TASK STATEMENT:
What is wanted is an exact restatement of the lines from the one with "doc.recompute()" through the one with "obj.matrix_world = Matrix.Identity(4)", both included, and of no other lines.

DATA PROVIDED:

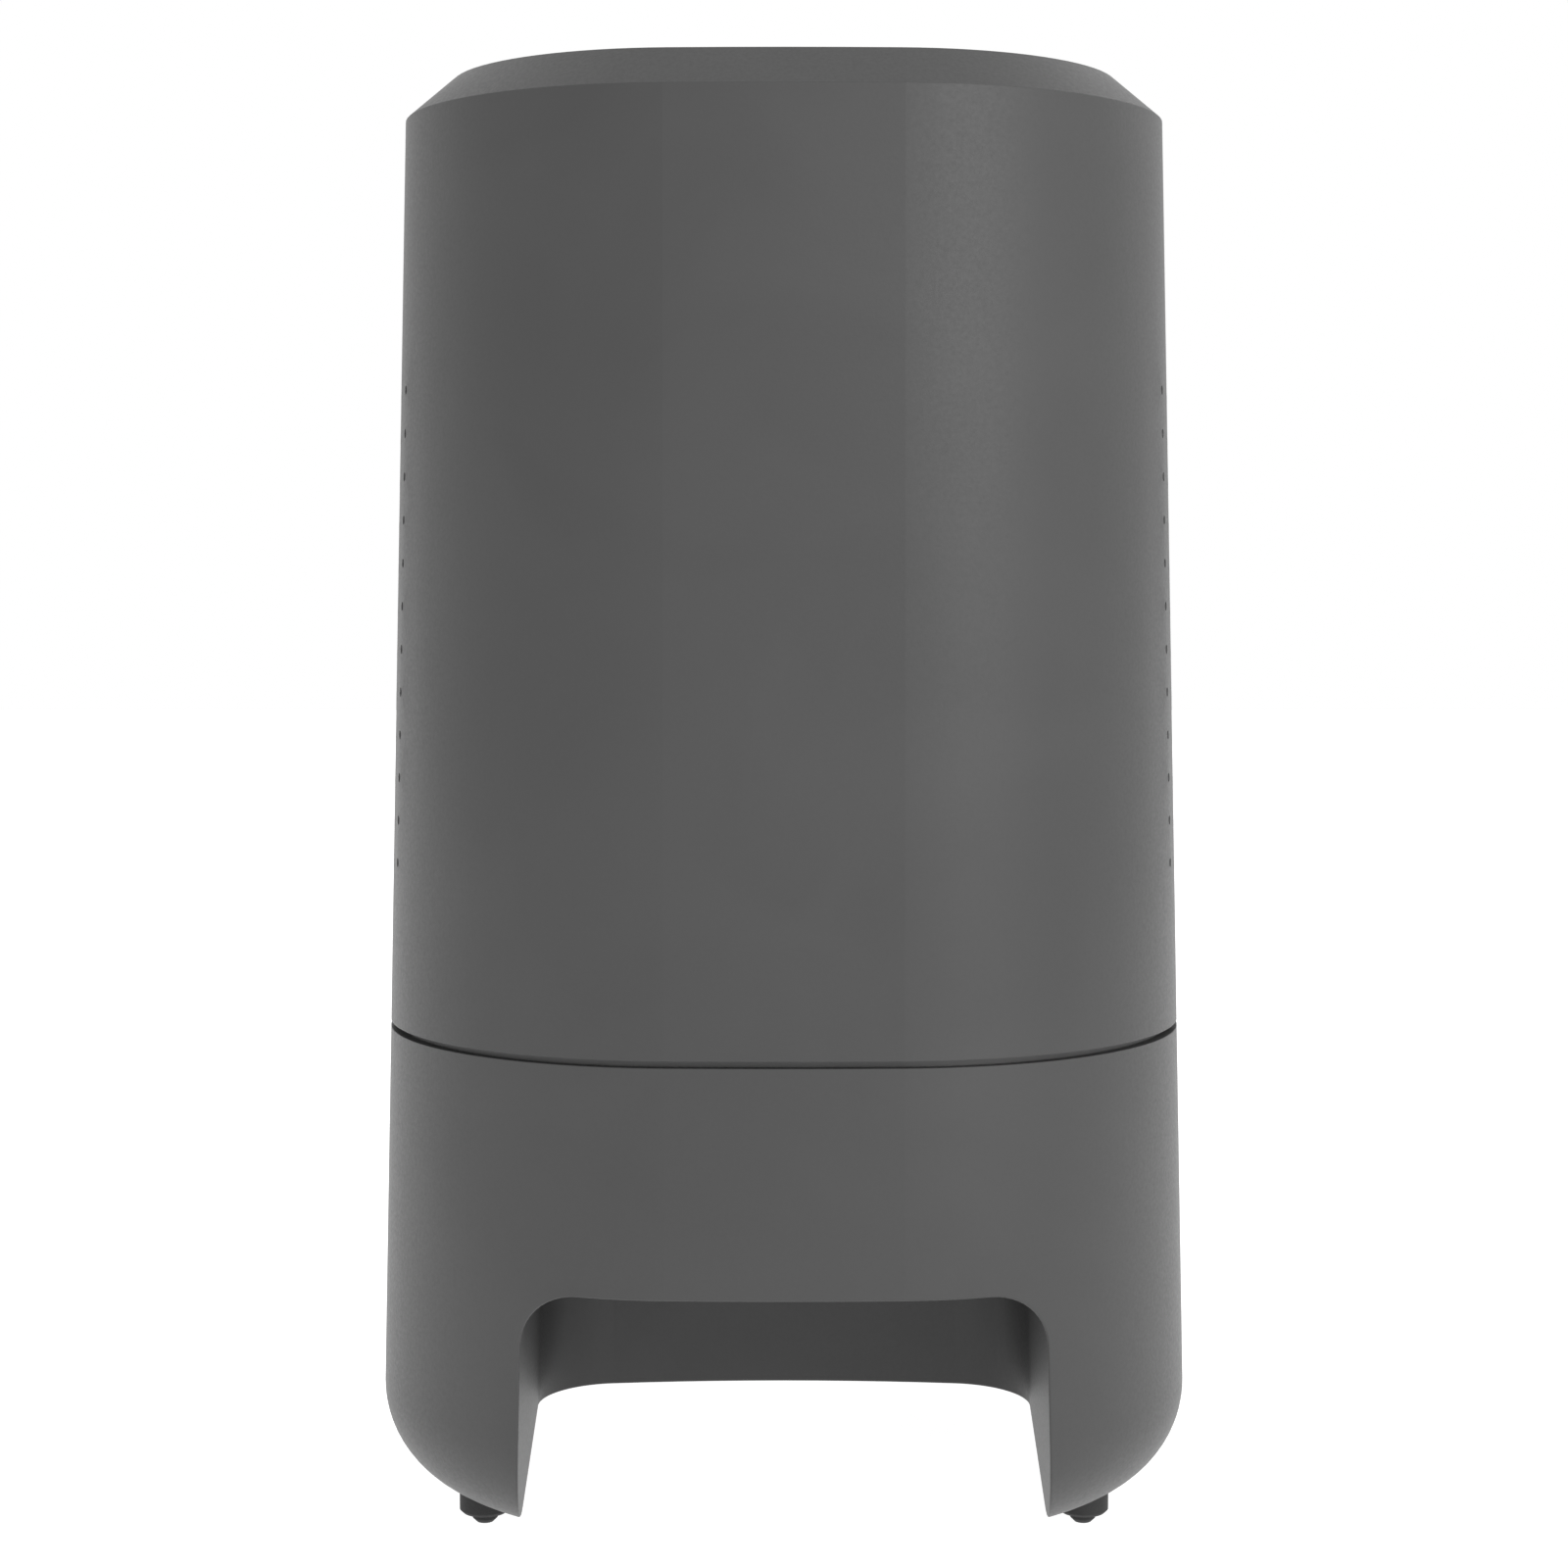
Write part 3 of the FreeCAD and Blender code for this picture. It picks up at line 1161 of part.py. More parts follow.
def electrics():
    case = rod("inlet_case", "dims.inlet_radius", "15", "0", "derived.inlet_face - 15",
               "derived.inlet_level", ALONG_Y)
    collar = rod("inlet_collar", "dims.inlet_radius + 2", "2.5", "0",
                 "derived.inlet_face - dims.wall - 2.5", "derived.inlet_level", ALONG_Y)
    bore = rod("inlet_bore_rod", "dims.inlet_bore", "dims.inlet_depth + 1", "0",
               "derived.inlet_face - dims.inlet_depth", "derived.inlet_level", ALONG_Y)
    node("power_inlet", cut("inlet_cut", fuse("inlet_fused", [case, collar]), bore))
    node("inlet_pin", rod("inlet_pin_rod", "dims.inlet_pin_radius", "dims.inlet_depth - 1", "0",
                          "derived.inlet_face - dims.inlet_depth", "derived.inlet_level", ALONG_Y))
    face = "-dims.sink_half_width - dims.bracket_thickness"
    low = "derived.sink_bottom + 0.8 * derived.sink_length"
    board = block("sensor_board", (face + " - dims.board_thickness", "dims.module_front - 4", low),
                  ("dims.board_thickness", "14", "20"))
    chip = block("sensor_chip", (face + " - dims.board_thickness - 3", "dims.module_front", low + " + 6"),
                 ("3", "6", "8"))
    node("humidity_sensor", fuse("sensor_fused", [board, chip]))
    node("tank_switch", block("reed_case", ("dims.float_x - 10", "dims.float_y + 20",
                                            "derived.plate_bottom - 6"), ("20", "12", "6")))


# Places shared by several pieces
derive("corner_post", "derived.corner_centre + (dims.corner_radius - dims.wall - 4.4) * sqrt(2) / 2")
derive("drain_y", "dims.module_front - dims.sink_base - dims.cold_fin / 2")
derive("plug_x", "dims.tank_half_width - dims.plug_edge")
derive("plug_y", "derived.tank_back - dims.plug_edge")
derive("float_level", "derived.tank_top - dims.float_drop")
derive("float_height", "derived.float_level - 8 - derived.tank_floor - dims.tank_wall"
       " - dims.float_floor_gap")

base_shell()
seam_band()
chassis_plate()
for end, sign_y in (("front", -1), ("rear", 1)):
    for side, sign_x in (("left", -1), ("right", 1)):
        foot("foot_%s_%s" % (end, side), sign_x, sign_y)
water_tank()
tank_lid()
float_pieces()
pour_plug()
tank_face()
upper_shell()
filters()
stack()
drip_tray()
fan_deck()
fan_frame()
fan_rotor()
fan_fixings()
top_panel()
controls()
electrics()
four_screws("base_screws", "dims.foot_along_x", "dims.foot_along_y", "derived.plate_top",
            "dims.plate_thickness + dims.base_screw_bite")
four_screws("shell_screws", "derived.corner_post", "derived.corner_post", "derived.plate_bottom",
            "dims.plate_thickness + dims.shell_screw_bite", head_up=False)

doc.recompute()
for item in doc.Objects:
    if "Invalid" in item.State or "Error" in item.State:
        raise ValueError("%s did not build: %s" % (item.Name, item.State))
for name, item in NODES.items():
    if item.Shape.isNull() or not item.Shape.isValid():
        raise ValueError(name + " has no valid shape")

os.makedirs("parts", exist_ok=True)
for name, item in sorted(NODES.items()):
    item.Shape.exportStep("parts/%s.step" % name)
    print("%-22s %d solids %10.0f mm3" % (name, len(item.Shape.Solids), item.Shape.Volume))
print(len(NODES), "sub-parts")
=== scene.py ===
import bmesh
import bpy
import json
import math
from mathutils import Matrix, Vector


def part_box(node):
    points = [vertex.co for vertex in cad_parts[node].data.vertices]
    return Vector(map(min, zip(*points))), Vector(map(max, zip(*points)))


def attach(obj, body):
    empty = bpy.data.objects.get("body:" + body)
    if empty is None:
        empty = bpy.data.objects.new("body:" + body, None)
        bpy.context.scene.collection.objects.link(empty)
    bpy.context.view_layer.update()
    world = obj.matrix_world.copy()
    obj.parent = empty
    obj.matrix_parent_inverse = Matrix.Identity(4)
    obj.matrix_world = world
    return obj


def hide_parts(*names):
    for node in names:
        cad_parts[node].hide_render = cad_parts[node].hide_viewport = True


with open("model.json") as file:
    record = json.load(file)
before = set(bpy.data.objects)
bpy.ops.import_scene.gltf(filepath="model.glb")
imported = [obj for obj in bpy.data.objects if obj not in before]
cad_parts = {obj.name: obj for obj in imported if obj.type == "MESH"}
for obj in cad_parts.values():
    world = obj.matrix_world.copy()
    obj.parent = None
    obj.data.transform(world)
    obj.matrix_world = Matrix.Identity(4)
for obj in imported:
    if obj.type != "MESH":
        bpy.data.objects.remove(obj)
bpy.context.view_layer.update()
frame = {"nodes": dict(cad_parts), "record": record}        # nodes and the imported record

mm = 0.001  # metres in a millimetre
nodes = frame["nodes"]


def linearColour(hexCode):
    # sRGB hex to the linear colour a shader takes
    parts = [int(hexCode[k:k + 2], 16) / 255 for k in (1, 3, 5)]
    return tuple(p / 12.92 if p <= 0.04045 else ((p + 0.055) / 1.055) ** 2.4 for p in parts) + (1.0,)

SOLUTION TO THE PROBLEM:
doc.recompute()
for item in doc.Objects:
    if "Invalid" in item.State or "Error" in item.State:
        raise ValueError("%s did not build: %s" % (item.Name, item.State))
for name, item in NODES.items():
    if item.Shape.isNull() or not item.Shape.isValid():
        raise ValueError(name + " has no valid shape")

os.makedirs("parts", exist_ok=True)
for name, item in sorted(NODES.items()):
    item.Shape.exportStep("parts/%s.step" % name)
    print("%-22s %d solids %10.0f mm3" % (name, len(item.Shape.Solids), item.Shape.Volume))
print(len(NODES), "sub-parts")
=== scene.py ===
import bmesh
import bpy
import json
import math
from mathutils import Matrix, Vector


def part_box(node):
    points = [vertex.co for vertex in cad_parts[node].data.vertices]
    return Vector(map(min, zip(*points))), Vector(map(max, zip(*points)))


def attach(obj, body):
    empty = bpy.data.objects.get("body:" + body)
    if empty is None:
        empty = bpy.data.objects.new("body:" + body, None)
        bpy.context.scene.collection.objects.link(empty)
    bpy.context.view_layer.update()
    world = obj.matrix_world.copy()
    obj.parent = empty
    obj.matrix_parent_inverse = Matrix.Identity(4)
    obj.matrix_world = world
    return obj


def hide_parts(*names):
    for node in names:
        cad_parts[node].hide_render = cad_parts[node].hide_viewport = True


with open("model.json") as file:
    record = json.load(file)
before = set(bpy.data.objects)
bpy.ops.import_scene.gltf(filepath="model.glb")
imported = [obj for obj in bpy.data.objects if obj not in before]
cad_parts = {obj.name: obj for obj in imported if obj.type == "MESH"}
for obj in cad_parts.values():
    world = obj.matrix_world.copy()
    obj.parent = None
    obj.data.transform(world)
    obj.matrix_world = Matrix.Identity(4)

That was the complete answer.